Again With the Depression? Great.

That other depression seems to be inspiring nostalgia, if only rhetorically.
That other depression seems to be inspiring nostalgia, if only rhetorically. (Associated Press)
By Dana Milbank
Tuesday, February 10, 2009

These are good times for a Great Depression.

President Obama visited a struggling hamlet in Indiana yesterday and gave a speech that would not be mistaken for a pep talk. We're in "an economic crisis as deep and as dire as any since the Great Depression," he said, and without quick action, "our nation will sink into a crisis that at some point we may be unable to reverse."

Lawmakers, too, were feeling blue. Senate Finance Committee Chairman Max Baucus (D-Mont.) said on the Senate floor yesterday that "we will get close to the Great Depression" without action, while Sen. Byron Dorgan (D-N.D.) spoke of an economy "perched on the edge of a cliff" that without help will fall "off the side to a deep depression."

"We're only a few steps away from spiraling down to a depression," Sen Chuck Schumer (D-N.Y.) said on television Sunday. "The risk of doing nothing could lead to a Great Depression."

If the economy isn't already in a depression, Americans themselves are likely to be if they've been hearing their leaders drop the D-bomb again and again.

Returning to the White House, the president held a prime-time news conference last night to report on his findings in Indiana. He spoke of "the most profound economic emergency since the Great Depression," a "full-blown crisis," the "winter of our hardship" and the danger of turning "a crisis into a catastrophe."

The first questioner, Jennifer Loven of the Associated Press, asked Obama to explain his statement in Indiana that the downturn may not be reversible. "Do you think that you risk losing some credibility or even talking down the economy by using dire language like that?"

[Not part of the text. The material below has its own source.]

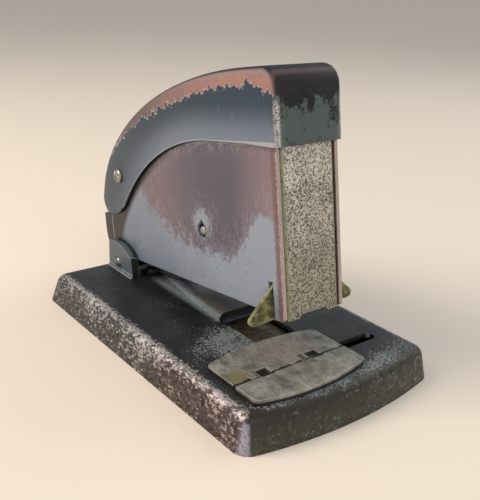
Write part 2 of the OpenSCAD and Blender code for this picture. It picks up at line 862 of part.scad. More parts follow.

"This is not your ordinary, run-of-the-mill recession," Obama answered. "We are going through the worst economic crisis since the Great Depression."

You don't say.

Last week, the president of the San Francisco Federal Reserve Bank said she saw "the same type of dynamics taking place that do happen in a depression," while the head of the International Monetary Fund said that the leading economies are "already in depression," and British Prime Minister Gordon Brown pronounced his country in a depression before downgrading that to a recession.

Here in town, the talk has been similarly dour. "Our economy is dark, darker, darkest almost," House Speaker Nancy Pelosi (D-Calif.) told ABC News.

Conservatives accuse Democrats of "talking down the economy" (Sean Hannity) and "ever-heightening hyperbole" (the Washington Times) aimed at passing Obama's stimulus proposal. But there is a problem with that accusation: Republican officials agree that, as Senate Minority Leader Mitch McConnell (Ky.) said yesterday, "the economy is in serious trouble."